Friday, 17 August 2012

Home for the weekend

I admit that I was a bit nervous about making the journey home for this weekend. I didn't sleep well, and only remembered to set my phone alarm for six at three fifteen in the morning. Fr Hywel conscientiously set his alarm, but forgot to change the time on his phone, so it bleeped then we were driving to the station for the ten past seven train for Barcelona.

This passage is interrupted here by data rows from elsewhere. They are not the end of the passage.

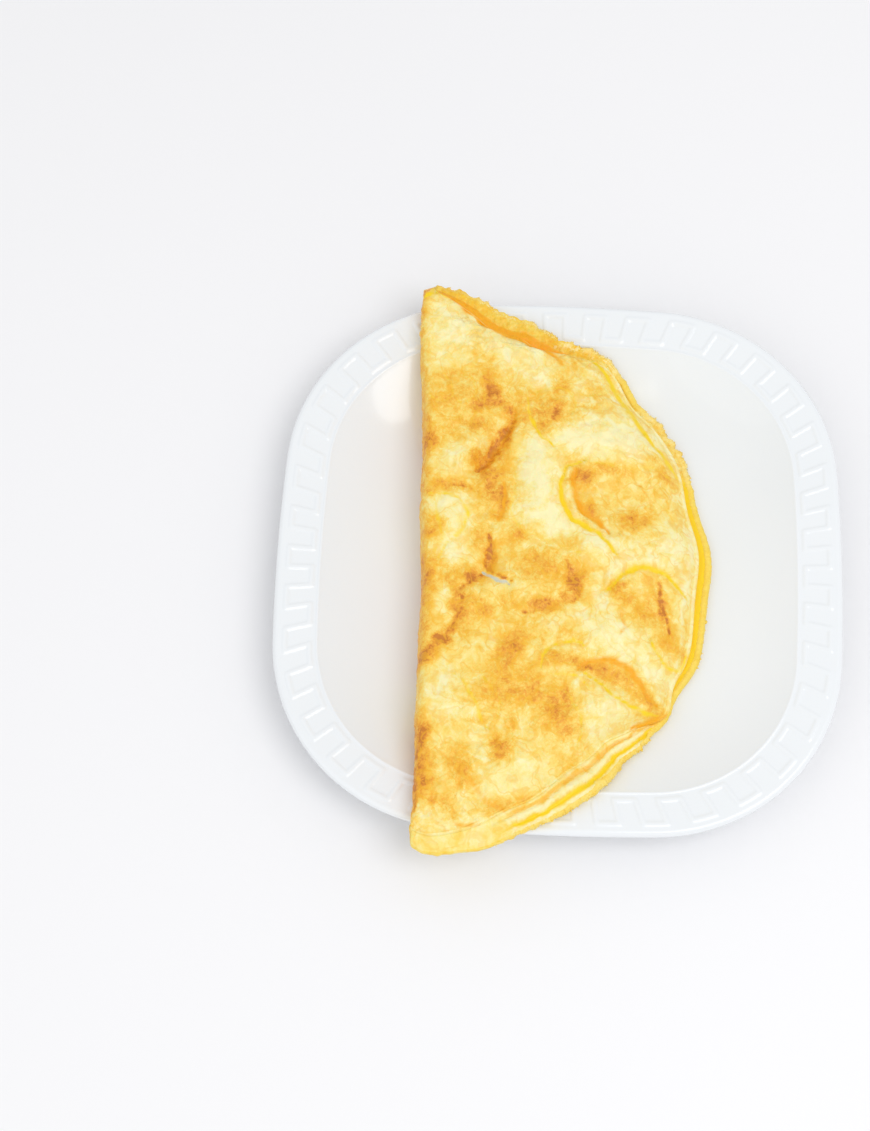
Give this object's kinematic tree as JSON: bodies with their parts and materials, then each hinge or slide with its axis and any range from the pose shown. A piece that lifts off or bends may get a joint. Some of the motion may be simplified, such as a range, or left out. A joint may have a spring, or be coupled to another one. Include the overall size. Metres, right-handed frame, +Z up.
{
  "type": "folded omelette on a plate",
  "caption": "Thin browned egg omelette folded in half into a half-moon, lying across a square white porcelain plate with rounded corners and a raised key pattern on its rim.",
  "frame": {"origin": "on the surface that the plate stands on, under the middle of the box round plate and omelette", "axes": "+Y along the omelette's straight fold, +X from the fold towards its curved rim, +Z up"},
  "size_m": [0.23, 0.2444, 0.0314],
  "materials": {
    "white_glaze": "smooth clear gloss glaze on white porcelain",
    "browned_egg": "fried egg: pale yellow puffs, golden to brown lacy patches, faint oily sheen"
  },
  "bodies": {
    "root": {"plate": "white_glaze", "omelette": "browned_egg"}
  },
  "joints": []
}
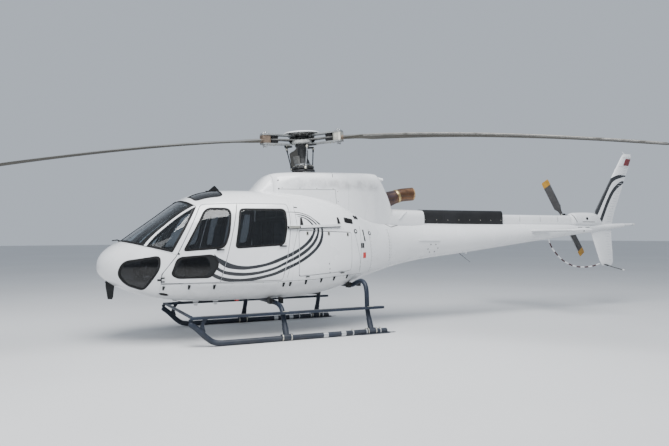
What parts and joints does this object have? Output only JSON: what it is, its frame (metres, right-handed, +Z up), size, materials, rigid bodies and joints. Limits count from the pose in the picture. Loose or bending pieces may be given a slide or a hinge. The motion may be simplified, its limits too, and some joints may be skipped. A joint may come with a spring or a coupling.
{
  "type": "light utility helicopter on skids",
  "caption": "Light single-engined helicopter on skids, with a drooping main rotor, tail rotor, glazed cabin, hinged doors, cowls, fins and long steps.",
  "frame": {"origin": "centre of the cargo hook plate's lower face on the belly, under the rotor mast; the ground lies 0.55 m below it", "axes": "+X aft to the tail, +Y to starboard, +Z up"},
  "size_m": [13.1113, 9.3138, 3.2959],
  "materials": {
    "body_paint": "gloss",
    "black_paint": "satin",
    "skid_paint": "satin",
    "blade_paint": "satin",
    "tail_blade_paint": "satin",
    "guard_paint": "gloss",
    "window_glass": "tinted, polished",
    "rotor_metal": "satin",
    "engine_metal": "dull",
    "heat_tinted_steel": "heat tinted",
    "seat_fabric": "woven",
    "cabin_plastic": "matt"
  },
  "bodies": {
    "root": {"nose_shell": "body_paint", "chin_window_left": "window_glass", "chin_window_right": "window_glass", "cabin_frame": "body_paint", "windscreen_left": "window_glass", "windscreen_right": "window_glass", "roof_window_left": "window_glass", "roof_window_right": "window_glass", "rear_door_left": "body_paint", "rear_door_right": "body_paint", "rear_door_left_window": "window_glass", "rear_door_right_window": "window_glass", "belly_floor": "body_paint", "rear_body": "body_paint", "door_rail_left": "body_paint", "door_rail_right": "body_paint", "front_cowl": "body_paint", "gearbox_cowl": "body_paint", "engine_cowl": "body_paint", "engine": "engine_metal", "exhaust": "heat_tinted_steel", "deck_fairing": "body_paint", "tail_boom": "body_paint", "shaft_cover_front": "black_paint", "shaft_cover_rear": "body_paint", "tail_gearbox_fairing": "body_paint", "upper_fin": "body_paint", "lower_fin": "body_paint", "stabiliser_left": "body_paint", "stabiliser_right": "body_paint", "tail_guard": "guard_paint", "main_gearbox": "black_paint", "skid_left": "skid_paint", "skid_right": "skid_paint", "step_left": "skid_paint", "step_right": "skid_paint", "front_cross_bar": "skid_paint", "front_cross_tube": "skid_paint", "rear_cross_tube": "skid_paint", "front_seat_left": "seat_fabric", "front_seat_right": "seat_fabric", "rear_bench": "seat_fabric", "instrument_panel": "cabin_plastic"},
    "main_rotor": {"rotor_head": "rotor_metal", "hub_cap": "body_paint", "main_blade_1": "blade_paint", "main_blade_2": "blade_paint", "main_blade_3": "blade_paint"},
    "tail_rotor": {"tail_rotor_hub": "rotor_metal", "tail_rotor_blades": "tail_blade_paint"},
    "front_door_left": {"front_door_left": "body_paint", "front_door_left_upper_window": "window_glass", "front_door_left_lower_window": "window_glass"},
    "front_door_right": {"front_door_right": "body_paint", "front_door_right_upper_window": "window_glass", "front_door_right_lower_window": "window_glass"},
    "baggage_door_left": {"baggage_door_left": "body_paint"},
    "baggage_door_right": {"baggage_door_right": "body_paint"}
  },
  "joints": [
    {"name": "main_rotor_spin", "type": "hinge", "parent": "root", "child": "main_rotor", "pos_m": [-0.136, 0, 2.53], "axis": [-0.0489, 0, 0.9988], "continuous": true},
    {"name": "tail_rotor_spin", "type": "hinge", "parent": "root", "child": "tail_rotor", "pos_m": [5.98, 0.35, 1.3], "axis": [0, 1, 0], "continuous": true},
    {"name": "front_door_left_hinge", "type": "hinge", "parent": "root", "child": "front_door_left", "pos_m": [-2.548, -0.845, 0.6], "axis": [0, 0, -1], "range_deg": [0, 80]},
    {"name": "front_door_right_hinge", "type": "hinge", "parent": "root", "child": "front_door_right", "pos_m": [-2.548, 0.845, 0.6], "axis": [0, 0, 1], "range_deg": [0, 80]},
    {"name": "baggage_door_left_hinge", "type": "hinge", "parent": "root", "child": "baggage_door_left", "pos_m": [-0.56, -0.925, 0.338], "axis": [0.9888, 0.1377, 0.058], "range_deg": [0, 95]},
    {"name": "baggage_door_right_hinge", "type": "hinge", "parent": "root", "child": "baggage_door_right", "pos_m": [-0.56, 0.925, 0.338], "axis": [-0.9888, 0.1377, -0.058], "range_deg": [0, 95]}
  ]
}
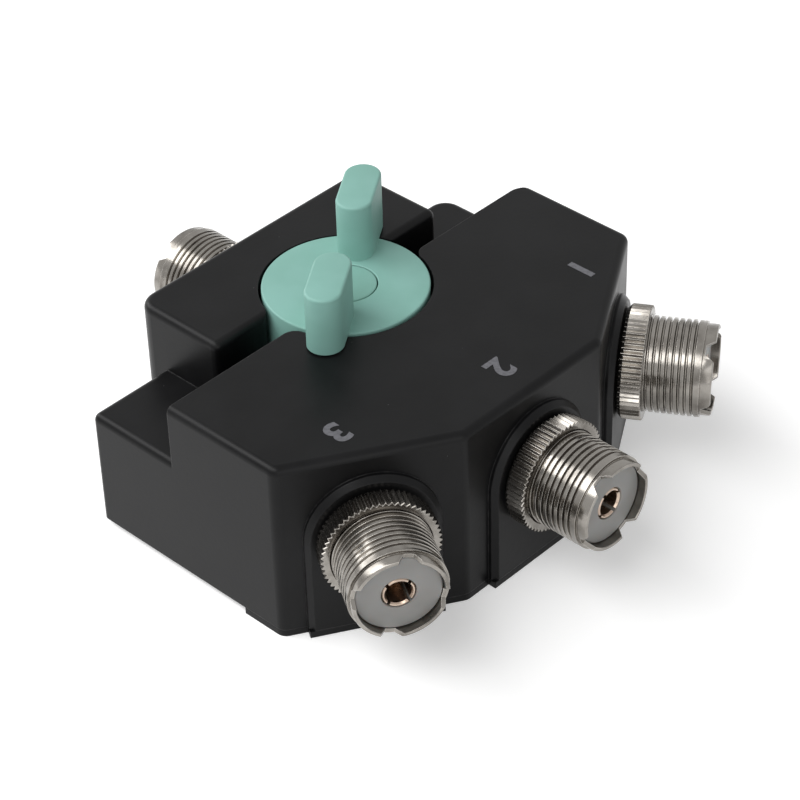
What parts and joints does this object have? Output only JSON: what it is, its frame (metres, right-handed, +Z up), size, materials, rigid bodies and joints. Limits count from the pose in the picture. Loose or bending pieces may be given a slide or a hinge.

It's a RENFE stopping train that diverts from the main line on a 'spur' line to Tortosa, and this adds an hour to the journey. The train leaving an hour later and arriving much at the same time cost nearly twice the price, but the early start was worth the effort to see this other section of the rail network, even if I was nodding off every now and then as we travelled. I noticed that several of the stations in the first part of the route, before the railway begins to follow the coastline beyond L'Ampolla, are well outside towns, and station signs carry the names of neighbouring places served - even Vinarós for that matter, unlike other coastal towns on this route has its station outside the main conurbation. The further north you go, the more the railway hugs the shore-line and holiday resorts and occasionally, where cliffs descend into the sea, even hovers above it.

The further north we travelled, the more travellers got on until the train was packed, standing room only. One inexplicably curious thing I noticed was that for every man there seemed to be ten women on the train. When we came into the Llobregat coastal plain, the airport control tower was visible on the horizon, closer to the sea beyond many square miles of market gardens, with their rich dark brown fertile soil. El Prat airport and the commercial zone area around it were constructed on land reclaimed from less productive salt marshes.

The train runs right into the south eastern corner of the Barcelona to Sants station. I quickly found a ticket machine for the airport shuttle train, with its instructions in Catalan (I couldn't find the language option button). Thanks to the universality of the machine's operating system and its user interface, I had no difficulty getting what I needed, and as luck would have it, boarded an airport train which immediately left for the 17 minute journey to Terminal B.

I was amused during the journey to hear the strains of an accordeon playing 'Besame Mucho', and observe the amused smiles of other passengers, as the busker, an older man, moved down the car soliciting donations of appreciation, oblivious to the fact that everyone has heard it before and can live without it as they strive to chat to travelling companions. It reminded me of walking down Trinity Street in Cardiff, and Geneva tram rides. 'Besame Mucho' seems to be the universal anthem of enterprising unlicensed buskers wherever they are, scraping a living as they dodge enforcement personnel. 

It's a quarter of an hour's walk from the train station to the check-in through sections A and B of Terminal 2, and the last part of the route to section C where EasyJet has its base is badly signposted in comparison to the others. All that was left to do was doze and wait three hours until the flight was called. The flight and connections the other end were just right, and I was home for the weekend by half past five.